Measuring Marketing ROI
I rarely meet a business leader that doesn’t bring up return on investment (ROI). A typical conversation starts like this.
Me: What are your goals?
Prospective Client (PC): I would like to grow revenue in these areas.
Me: What is your marketing budget?
PC: What’s a marketing budget?
Me: According to current benchmarks, your marketing budget should be about _____% (based on current research).
PC: That’s a lot. What kind of ROI can I expect?
Me: There are several factors that play into…
PC: How fast can I expect the return?
ROI is always at the beginning of a conversation. However, not everyone understands it. So, let’s go into it. First ROI is literally a mathematical function:
Return / Investment
Using this formula, if I get $7 from a $1 investment, my ROI is 7. Meaning that for each additional dollar I spend, I should expect a return of 7 dollars back. (As I say this, I can almost hear my economics professors cringe about the law of diminishing returns. So, yes, this is not a linear function that stretches on for infinity.)
The investment part is straightforward. How much money are you putting into the effort?
The problem is that most businesses have difficulty measuring return. You need to ensure that you have a direct measurable line from the beginning of awareness through to seeing the money hit the bank. Most of the time, I find that companies aren’t measuring this completely. They measure what is happening to drive traffic to the website (aka clickstream data), but they don’t connect this activity with their CRM and purchase behavior. Ask yourself:
- Do I know how much revenue each channel (events, LinkedIn, television, etc.) is delivering?
- Do I know if this revenue is from new or returning clients?
- How optimized is my sales pipeline? In other words, am I certain that when the phone rings a sales rep will care for the lead appropriately.
Unless you can confidently answer these questions, you can’t measure ROI. And even if you can answer these questions, you still must deal with attribution. For example, if someone visits your website initially because of a Google Ad but comes back 3 months later due to a webinar and makes a purchase, how do you attribute credit for the sale between these two efforts? This is the subject for another time.
A/B Testing
If you’re able to connect the dots on what is driving revenue, you’ll want to continually improve results. Most business leaders know that A/B testing is running 2 versions of a creative and seeing which performs better. What they don’t know is that this is one of the first things to go by the wayside when teams become overworked. Why?
There is a vicious untruth that more is better. The thinking is that more emails, more social posts, more mailings, et cetera leads to more revenue. So, volume becomes the focus instead of the revenue. When this happens, a team needs to choose between getting smarter through testing (and falling behind in content creation) or simply pumping out more content to keep their bosses happy.
If you’re not learning, you’re not growing. And if you’re not growing, you’re dying. Ask yourself:
- Does my team know how to properly implement A/B testing?
- Do the test metrics directly support our revenue goals?
- What are we testing? Channels? Audiences? Ads? Offers?
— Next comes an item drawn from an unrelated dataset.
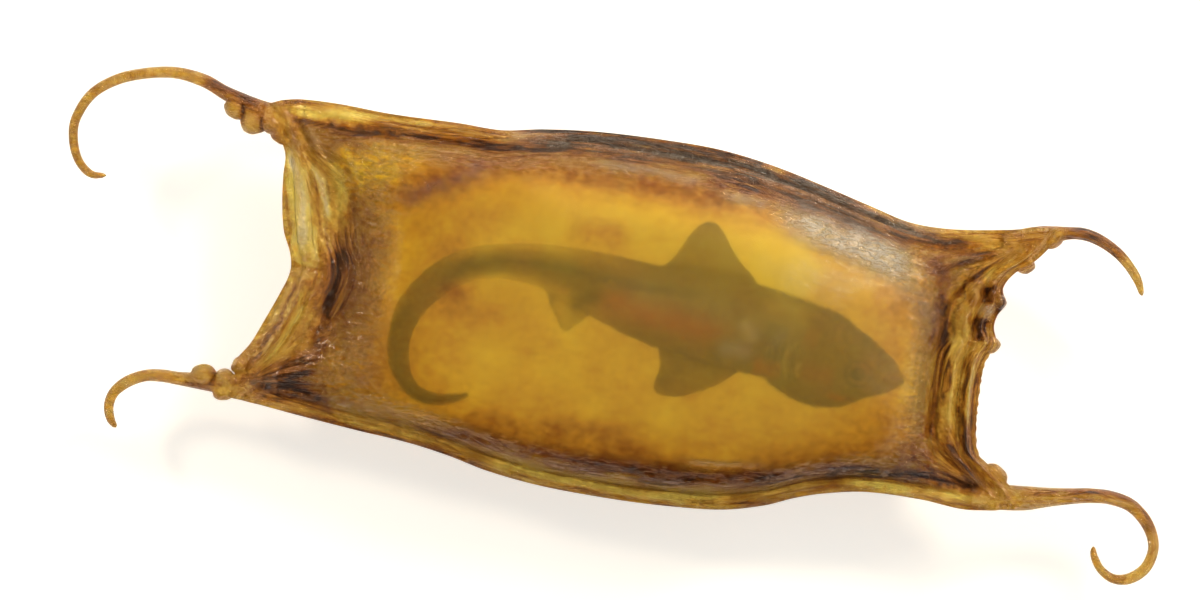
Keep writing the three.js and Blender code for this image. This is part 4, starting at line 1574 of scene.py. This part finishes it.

To wrap this all up, preparation needs to be done to deliver the mouth-watering results you’re looking for. Creating the right story is at the heart of your efforts. It flavors everything you do to generate revenue. You can’t win with a losing message.
Secondly, proper measurement is key to understanding what is working and what isn’t. In our analogy, the greatest BBQ chef’s process uses measurements (cook time, seasoning ratios, heating temperatures, resting time). In the same way, you’ll need to have access to reporting that correctly shows ROI so you can make macro-improvements to your revenue generation efforts.
Finally, long-term growth is in the fine details. Although Franklin BBQ has a phenomenal product, they continue to tweak their process to improve. In the same way, A/B testing will allow you to improve over the long term.